Task objective: Reproduce the entries shown below only from the line with "return low, high" down to the line with "node_low, node_high = part_box(NODE)", keeping both end lines and copying each one exactly.

Rows:
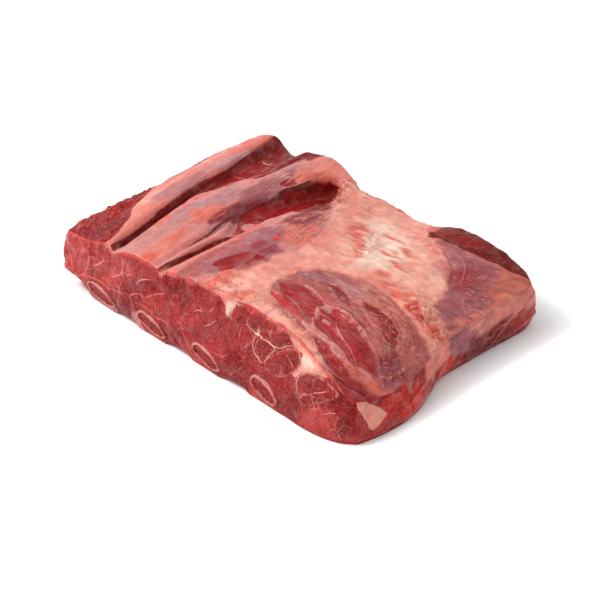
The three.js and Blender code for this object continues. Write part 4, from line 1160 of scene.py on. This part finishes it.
def fatRegion():
    # all that lies above the fat's underside and inside its outline
    west, east, south, north, ceiling = fatCover["block"]
    xs = np.arange(west, east + 1, fatCover["cell"], float)
    ys = np.arange(south, north + 1, fatCover["cell"], float)
    x, y = (grid.ravel() for grid in np.meshgrid(xs, ys))
    away = np.hypot(x - fatCover["wedgeAt"][0], y - fatCover["wedgeAt"][1])
    floor = plainHeight(x, y) - fatCover["thickness"] - fatCover["wedge"] * hump(away, fatCover["wedgeReach"])
    count = len(x)
    places = np.vstack([np.column_stack([x, y, floor]), np.column_stack([x, y, np.full(count, ceiling)])])
    grid = np.arange(count).reshape(len(ys), len(xs))
    a, b, c, d = (part.ravel() for part in (grid[:-1, :-1], grid[:-1, 1:], grid[1:, 1:], grid[1:, :-1]))
    faces = np.stack([a, d, c, b], -1).tolist() + (np.stack([a, b, c, d], -1) + count).tolist()
    border = np.concatenate([grid[0, :-1], grid[:-1, -1], grid[-1, :0:-1], grid[:0:-1, 0]])
    following = np.roll(border, -1)
    faces += np.stack([border, following, following + count, border + count], -1).tolist()
    block = pieceFrom("fatBlock", places, faces)

    line = rounded(fatCover["outline"], 6, closed=False)
    n = len(line)
    low, high = (np.column_stack([line, np.full(n, level)]) for level in (-ceiling / 2, 1.5 * ceiling))
    k = np.arange(n)
    sides = np.stack([k, (k + 1) % n, (k + 1) % n + n, k + n], -1).tolist()
    prism = pieceFrom("fatPrism", np.vstack([low, high]), [k[::-1].tolist(), (k + n).tolist()] + sides)
    return combined(block, prism, "INTERSECT")


def barLoop(bar, growth, sides):
    # a rib's outline in shift along x and height, a little uneven
    x, halfWidth, halfHeight, tilt = bar
    angle = 2 * np.pi * np.arange(sides) / sides
    uneven = 1 + ribs["oval"] * np.sin(2 * angle + x) + ribs["knobs"] * np.sin(5 * angle + 2 * x)
    p, q = (halfWidth * uneven + growth) * np.cos(angle), (halfHeight * uneven + growth) * np.sin(angle)
    turn = math.radians(-tilt)
    return p * math.cos(turn) - q * math.sin(turn), ribs["height"] + p * math.sin(turn) + q * math.cos(turn)


def wallY(side, x, z):
    # where the front or back wall is at x and z
    rimY = curve(slab["rim"][side], x)
    full, low = uncutHeight(x, rimY), footHeight(x, rimY)
    wall = slab["walls"][side]
    bulge, foot, tuck = (curve(wall[key], x) for key in ("bulge", "foot", "tuck"))
    out = standOut(bulge, foot, tuck, np.minimum(1, 1 - (z - low) / (full - low)))
    return rimY - out if side == "front" else rimY + out


def barEnd(bar, side, shift, z, overrun):
    faceY = outwards[side] * slab["halfWidth"]
    y = wallY(side, ribX(bar, faceY) + shift, z) + outwards[side] * overrun
    return np.column_stack([ribX(bar, y) + shift, y, z])


def tunnel(bar):
    # the bar that cuts a rib's way through the slab
    shift, z = barLoop(bar, ribs["gap"] / 2, ribs["sides"])
    n, k = len(z), np.arange(len(z))
    places = np.vstack([barEnd(bar, side, shift, z, ribs["overrun"]) for side in ("front", "back")])
    sides = np.stack([k, k + n, (k + 1) % n + n, (k + 1) % n], -1).tolist()
    return pieceFrom("tunnel", places, [k.tolist(), (k[::-1] + n).tolist()] + sides)


def tubeRing(bar, side, share, rise, seed):
    # one ring of the hard rim's sawn end: share of the way in from its outside, and how far it stands out
    sides = ribs["sides"]
    angle = 2 * np.pi * np.arange(sides) / sides
    uneven = 0.25 * np.sin(angle + 0.3) + 0.12 * np.sin(3 * angle + bar[0])
    shift, z = barLoop(bar, 0, sides)
    inward = np.array([shift.mean(), z.mean()]) - np.column_stack([shift, z])
    inward /= np.linalg.norm(inward, axis=1)[:, None]
    place = np.column_stack([shift, z]) + inward * (ribs["cortex"] * (1 + uneven) * share)[:, None]
    ring = barEnd(bar, side, place[:, 0], place[:, 1], 0)
    fine = ribs["sawMarks"] * layers(ring, 1.8, 2, seed)
    ring[:, 1] += outwards[side] * (ribs["proud"] + rise + fine)
    return ring


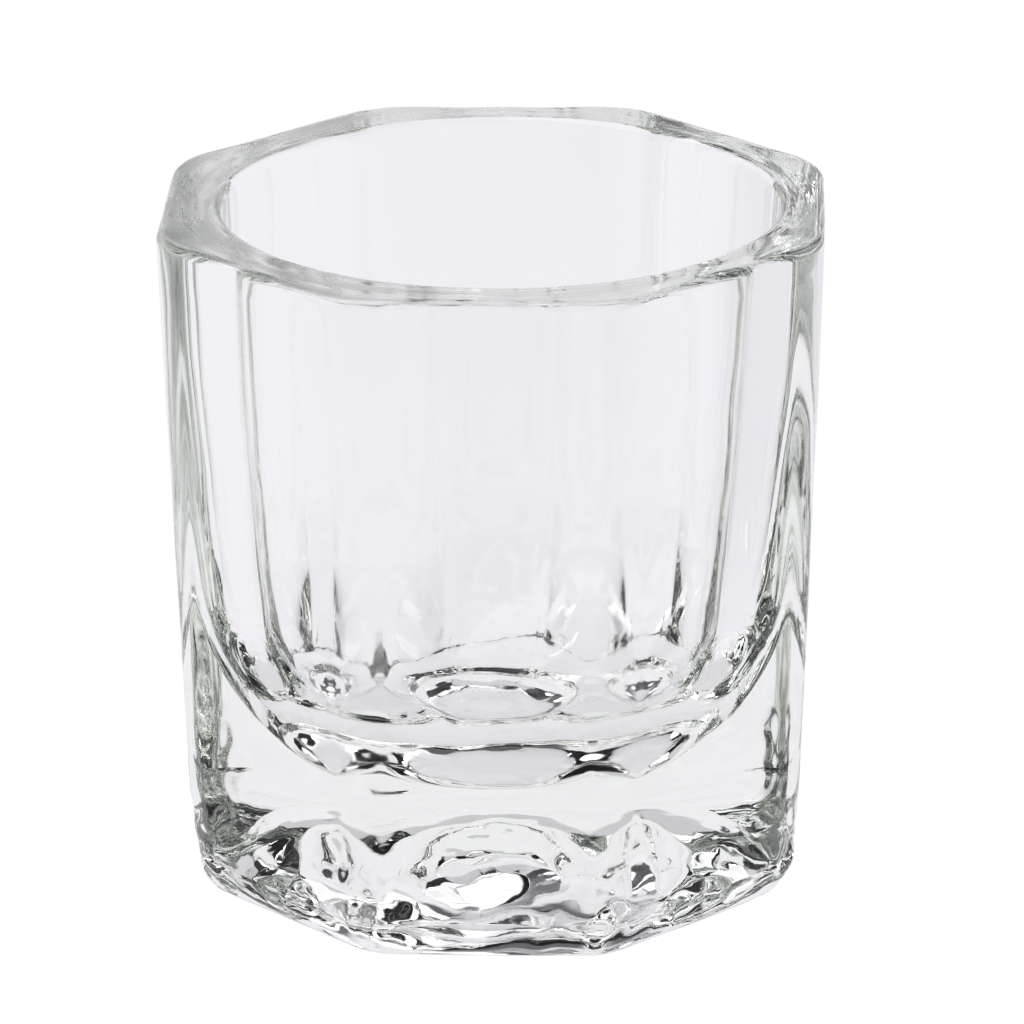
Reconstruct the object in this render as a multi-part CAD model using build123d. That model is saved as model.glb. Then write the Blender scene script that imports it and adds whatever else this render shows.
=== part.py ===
from build123d import *

import os
from math import cos, radians, sin

# Octagonal dappen dish of clear pressed glass: the small cup that holds the liquid or the
# powder while acrylic nails are built up. It is a single lump of glass, so it is one node.
# Eight flat facets stand outside and taper a little towards the base. A round well with a
# bowl-shaped bottom is pressed in from above, and a shallow dome from below, which leaves
# a ring to stand on.
#
# Millimetres, +Z up. The origin is on the dish's axis, in the plane that the dish stands
# on, and one facet faces -Y squarely.

# The outside
HEIGHT = 30.0
SIDES = 8
RIM_ACROSS_FLATS = 28.2
BASE_ACROSS_FLATS = 26.1
RIM_CORNER_RADIUS = 4.0      # the upright edges between facets, at the rim
BASE_CORNER_RADIUS = 2.4     # the same edges, at the base
RIM_EDGE_RADIUS = 0.5        # where the facets turn into the flat rim
BASE_EDGE_RADIUS = 2.0       # where the facets turn under

# The well
MOUTH_DIAMETER = 23.6        # just under the rounded lip
MOUTH_DRAFT = 2.5            # degrees that the wall leans outwards at the mouth
WALL_DRAFT = 7.5             # degrees that it leans outwards where it meets the bowl
WELL_FLOOR = 6.0             # height of the well's floor above the foot
BOWL_RADIUS = 8.5            # between the floor and the wall
LIP_RADIUS = 0.45

# The dome under the base
DOME_RADIUS = 14.0
DOME_HEIGHT = 3.7
DOME_EDGE_RADIUS = 1.5       # where the dome meets the foot ring

CLEARANCE = 1.0              # how far a cutting shape runs past the glass


def rounded_octagon(across_flats, corner_radius, height):
    """A face of the outside at one height, with a flat side towards -Y."""
    half_turn_of_a_side = 180 / SIDES
    octagon = RegularPolygon(across_flats / 2, SIDES, major_radius=False, rotation=half_turn_of_a_side)
    return Pos(0, 0, height) * fillet(octagon.vertices(), corner_radius)


def outside():
    """The tapered octagonal block, rounded all round at its base and its rim."""
    base = rounded_octagon(BASE_ACROSS_FLATS, BASE_CORNER_RADIUS, 0)
    rim = rounded_octagon(RIM_ACROSS_FLATS, RIM_CORNER_RADIUS, HEIGHT)
    block = loft([base, rim], ruled=True)
    block = fillet(block.faces().sort_by(Axis.Z)[0].edges(), BASE_EDGE_RADIUS)
    return fillet(block.faces().sort_by(Axis.Z)[-1].edges(), RIM_EDGE_RADIUS)


def well():
    """The space in the dish: a floor, a bowl, a wall that steepens upwards, and the lip."""
    mouth_lean = radians(MOUTH_DRAFT)
    wall_lean = radians(WALL_DRAFT)
    wall_top = HEIGHT - LIP_RADIUS * (1 - sin(mouth_lean))
    wall_foot = WELL_FLOOR + BOWL_RADIUS * (1 - sin(wall_lean))
    wall_curve = (wall_top - wall_foot) / (sin(wall_lean) - sin(mouth_lean))
    wall_foot_radius = MOUTH_DIAMETER / 2 - wall_curve * (cos(mouth_lean) - cos(wall_lean))
    floor_radius = wall_foot_radius - BOWL_RADIUS * cos(wall_lean)
    with BuildSketch(Plane.XZ) as profile:
        with BuildLine():
            floor = Line((0, WELL_FLOOR), (floor_radius, WELL_FLOOR))
            bowl = JernArc(floor @ 1, floor % 1, BOWL_RADIUS, 90 - WALL_DRAFT)
            wall = JernArc(bowl @ 1, bowl % 1, wall_curve, WALL_DRAFT - MOUTH_DRAFT)
            lip = JernArc(wall @ 1, wall % 1, LIP_RADIUS, MOUTH_DRAFT - 90)
            Polyline(lip @ 1, lip @ 1 + (0, CLEARANCE), (0, HEIGHT + CLEARANCE), floor @ 0)
        make_face()
    return revolve(profile.sketch, Axis.Z)


def underside_dome():
    """The ball that presses the dome into the underside."""
    return Pos(0, 0, DOME_HEIGHT - DOME_RADIUS) * Sphere(DOME_RADIUS)


def dish():
    """The finished glass."""
    glass = outside() - well() - underside_dome()
    foot = glass.faces().sort_by(Axis.Z)[0]
    dome_edge = foot.inner_wires()[0].edges()
    return fillet(dome_edge, DOME_EDGE_RADIUS)


os.makedirs("parts", exist_ok=True)
export_step(dish(), "parts/glass_dish.step")
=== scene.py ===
from math import cos, pi, radians, sin, sqrt, tan

import bpy
import numpy as np
from mathutils import Matrix, Vector, noise


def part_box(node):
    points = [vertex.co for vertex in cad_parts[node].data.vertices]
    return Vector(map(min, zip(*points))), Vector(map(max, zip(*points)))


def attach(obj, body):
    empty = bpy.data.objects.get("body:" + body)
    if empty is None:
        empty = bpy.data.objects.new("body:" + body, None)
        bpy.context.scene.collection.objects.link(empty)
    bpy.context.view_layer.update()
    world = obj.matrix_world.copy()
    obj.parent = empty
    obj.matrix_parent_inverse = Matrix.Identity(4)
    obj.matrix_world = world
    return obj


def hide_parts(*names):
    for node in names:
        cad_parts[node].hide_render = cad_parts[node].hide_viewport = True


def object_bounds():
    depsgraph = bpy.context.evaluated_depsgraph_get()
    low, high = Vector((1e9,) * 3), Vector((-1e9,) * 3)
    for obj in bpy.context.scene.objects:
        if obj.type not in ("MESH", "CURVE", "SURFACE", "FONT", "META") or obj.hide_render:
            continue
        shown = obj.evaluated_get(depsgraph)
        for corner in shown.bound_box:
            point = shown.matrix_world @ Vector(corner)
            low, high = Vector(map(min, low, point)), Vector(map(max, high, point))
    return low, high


# The looks of a small octagonal dappen dish of clear pressed glass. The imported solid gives
# the frame. The glass that is shown is a finer skin of the same solid, with the slight waves
# that pressing and fire polishing leave, because clear glass shows its shape only by how it
# bends light. Lengths are in metres.

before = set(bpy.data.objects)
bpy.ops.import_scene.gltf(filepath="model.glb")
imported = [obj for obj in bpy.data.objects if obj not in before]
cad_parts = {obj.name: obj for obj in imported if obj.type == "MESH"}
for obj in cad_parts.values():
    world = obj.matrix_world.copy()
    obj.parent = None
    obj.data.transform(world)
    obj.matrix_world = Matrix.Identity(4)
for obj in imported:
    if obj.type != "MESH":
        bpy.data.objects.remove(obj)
cad_low, cad_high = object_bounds()

MM = 0.001
NODE = "glass_dish"
node_low, node_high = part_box(NODE)

# ---------------------------------------------------------------------------------------
# Driving dimensions
# ---------------------------------------------------------------------------------------

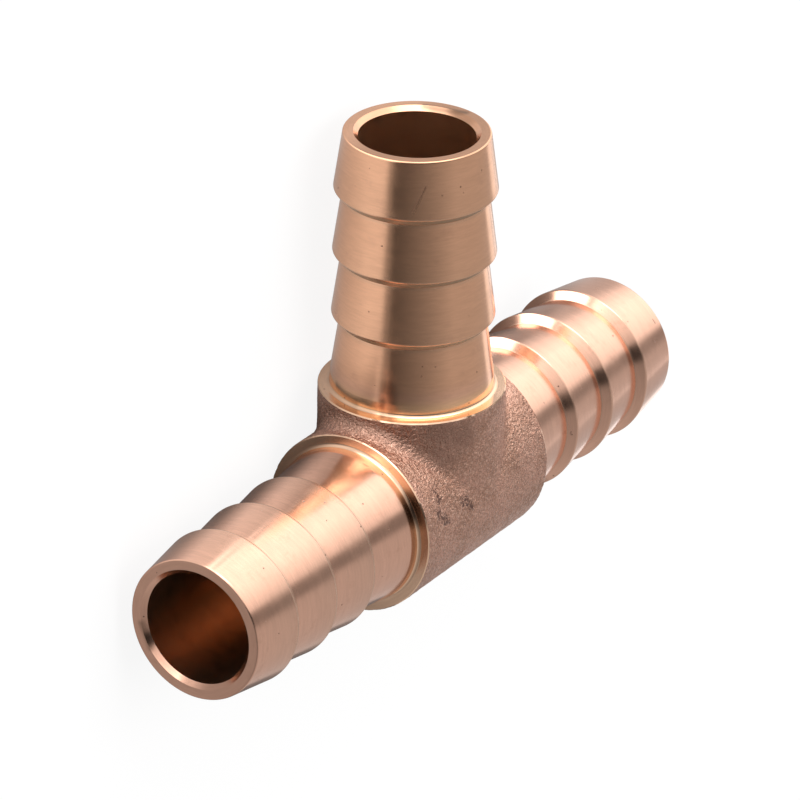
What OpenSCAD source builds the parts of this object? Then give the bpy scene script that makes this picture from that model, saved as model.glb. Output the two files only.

The result:
    return low, high


# The looks of a small octagonal dappen dish of clear pressed glass. The imported solid gives
# the frame. The glass that is shown is a finer skin of the same solid, with the slight waves
# that pressing and fire polishing leave, because clear glass shows its shape only by how it
# bends light. Lengths are in metres.

before = set(bpy.data.objects)
bpy.ops.import_scene.gltf(filepath="model.glb")
imported = [obj for obj in bpy.data.objects if obj not in before]
cad_parts = {obj.name: obj for obj in imported if obj.type == "MESH"}
for obj in cad_parts.values():
    world = obj.matrix_world.copy()
    obj.parent = None
    obj.data.transform(world)
    obj.matrix_world = Matrix.Identity(4)
for obj in imported:
    if obj.type != "MESH":
        bpy.data.objects.remove(obj)
cad_low, cad_high = object_bounds()

MM = 0.001
NODE = "glass_dish"
node_low, node_high = part_box(NODE)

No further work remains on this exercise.